May 5th, 2011, 08:44 PM
That wili be fun until you loose or forget the thumb and really need to get in, lol. ;)

I would set up the thumb with the boot like you want and have a bootable supergrub2 install as well that will get you in no matter what to all grub2 OS's windows and probably anything booting with grub-legacy. At least have a supergru2b available and or learn the manual cli to get in.

I assume you recognise as well that booting from a thumb is not protection, from another getting in, in the same amount of time it takes you, with an full read and write of everything.

As it is now you would have to wipe the mbr if you have installs now this is a risky endeavour, can be done, but you risk loosing anything on the hd if you mess up the partition tables.

This can be done, it is not difficult, but really you want to have some semi geek knowledge here to cover your booty.

If you want to be uber cool do it all from the cli.;)

After thinking about this I realised you may be already there.

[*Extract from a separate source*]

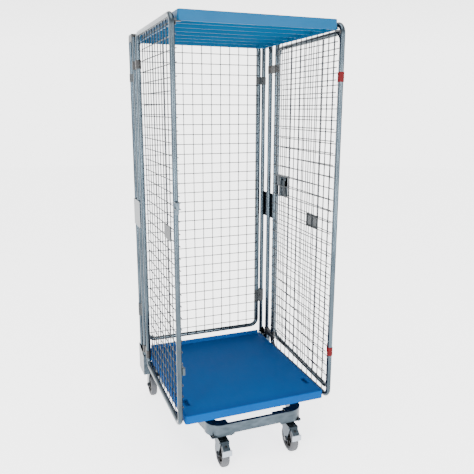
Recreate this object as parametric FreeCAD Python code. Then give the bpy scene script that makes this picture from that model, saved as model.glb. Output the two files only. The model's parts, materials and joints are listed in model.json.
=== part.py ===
import FreeCAD, Part
import math
import os

# Security roll cage: a steel base on four casters, four rear posts, a mesh back panel, two
# mesh side panels on clip hinges, a plastic deck and roof that fold up, and a mesh front door
# that is folded right round to lie outside the right side panel.
# +Z is up, -Y is the open front, +X is to the right seen from the front. Millimetres.

# Cage
HALF_WIDTH = 356.0      # cage centre line to the axis of the side panels' tubes
PANEL_DEPTH = 628.0     # front tube axis to rear tube axis of a side panel
HINGE_POST_Y = 709.0    # post that carries a side panel
REAR_POST_Y = 798.0     # post that carries the back panel
CENTRE = (-29.3, -374.8)  # moves the origin under the middle of the overall box

# Tubes, wires and clearances
TUBE_R = 11.0
TUBE_WALL = 1.5
BEND_R = 40.0           # bend of the frames' corners, on the tube's axis
WIRE_R = 2.15
WIRE_SINK = 0.2         # how far crossing wires melt into each other
WIRE_START = 8.5        # a wire starts this far inside its frame's tube axis
WIRE_PITCH = 50.2
WELD = 0.1              # clearance between pieces of one welded unit
REST = 0.3              # clearance between pieces that move apart
RUN = 0.06              # running clearance of a shaft or ring

# Side panels
SIDE_LOW = 237.0
SIDE_HIGH = 1887.0
SIDE_COLUMNS = 12
SIDE_ROWS = 32
SIDE_FIRST_ROW = 75.6
LABEL = (136.0, 242.0, 1009.0, 1071.0)
DECK_REST_Y = (100.0, 500.0)
REST_WALL = 3.4

# Back panel
BACK_HALF = 324.0
BACK_Y = 790.0
BACK_LOW = 310.0
BACK_PITCH = 50.8
BACK_COLUMNS = 13
BACK_ROWS = 30
BACK_FIRST_ROW = 44.7

# Door, folded back
DOOR_STEP = (19.0, 35.0)  # its hinge tube stands this far out from and behind the front tube
DOOR_TOE = 2.95         # degrees that its free edge stands off
DOOR_WIDTH = 690.0
DOOR_LOW = 262.0
DOOR_HIGH = 1860.0
DOOR_COLUMNS = 13
DOOR_ROWS = 31
DOOR_FIRST_ROW = 34.6
LATCH_LOW = 1087.0
LATCH_HIGH = 1205.0
BOLT_Z = 1188.0
BOLT_REACH = 25.0

# Clips
CLIP_R = 13.0
CLIP_WEB = 10.0
CLAMP_WEB = 30.0
HINGE_CLIPS = ((278.0, 318.0), (1733.0, 1773.0))
DOOR_CLIPS = ((446.0, 486.0), (1660.0, 1700.0))
BACK_CLAMPS = ((456.0, 525.0), (1681.0, 1720.0))

# Deck and roof
PLATFORM_HALF = 332.5
PIVOT_Y = 745.0
PLATFORM_REAR = 762.0
DECK_FRONT = 6.0
DECK_LOW = 232.0
DECK_HIGH = 270.0
ROOF_FRONT = 0.0
ROOF_LOW = 1862.0
ROOF_HIGH = 1904.0
SKIN = 5.0
PIN_R = 6.0
POCKET = (296.0, 122.0)
POCKET_HALF_X = 13.0
POCKET_HALF_Y = 32.0
POCKET_DEPTH = 16.0
KERB_HALF = 316.0       # raised strip along the rear of the deck
KERB_FRONT = 744.0
KERB_HIGH = 288.0
KERB_SEAT = 0.3         # how far the deck's top is cut down under the strip

# Base
BEAM_FRONT = -5.0
BEAM_REAR = 40.0
BEAM_LOW = 155.0
BEAM_HIGH = 202.0
BEAM_HALF = 232.0
BEAM_BEND = 65.0
CHANNEL_HALF = 140.0    # between these ends the beam is only a shallow channel
CHANNEL_DEPTH = 15.0
LEG_WIDTH = 45.0
LEG_END_X = 334.0
LEG_END_Y = 719.8
FOOT_OUTER = 371.0
FOOT_INNER = 336.0
FOOT_HIGH = 272.0       # pillar between the posts
CHEEK_HIGH = (256.0, 290.0)  # outer cheek at its front and at its rear

# Casters
WHEEL_R = 62.5
WHEEL_WIDTH = 32.0
HUB_R = 45.0
CASTER_X = 167.0
CASTER_Y = 37.0
TRAIL = 30.0
REAR_CASTER_X = 318.0
REAR_CASTER_Y = 748.0
PLATE = 4.0
PLATE_LOW = 144.9
PLATE_SIZE = (104.0, 80.0)
BOLT_SPACING = (84.0, 58.0)
FORK_GAP = 18.5
SHEET = 3.0
AXLE_R = 6.0
HOOD_EYE_R = 6.0        # round hole in the brake's hood

V = FreeCAD.Vector
UP = V(0, 0, 1)
NODES = {}


def keep(name, *shapes):
    """Store one node, made of one or more separate solids."""
    NODES[name] = list(shapes)


def keep_pair(name, shape):
    """Store a left-hand piece and its mirror image as left_name and right_name."""
    keep("left_" + name, shape)
    keep("right_" + name, mirrored(shape))


def mirrored(shape):
    return shape.mirror(V(0, 0, 0), V(1, 0, 0))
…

If you have a full install of a OS using grub2 on a thumb you would just run
sudo update-grub
from the thumb install to to pick up any installs on the HD.

So you just need to wipe the mbr others can help with that. I would clone the set up you have now just top be safe in case the mbr being wiped causes problems.

Each additional linux os will have an option to install grub to a specific place or not at all, choose not at all, or back into the partition being installed to.

You can generally put the grub bootloader in the intalled partition with linux with no problems. I suspect this is the same with grub-legacy.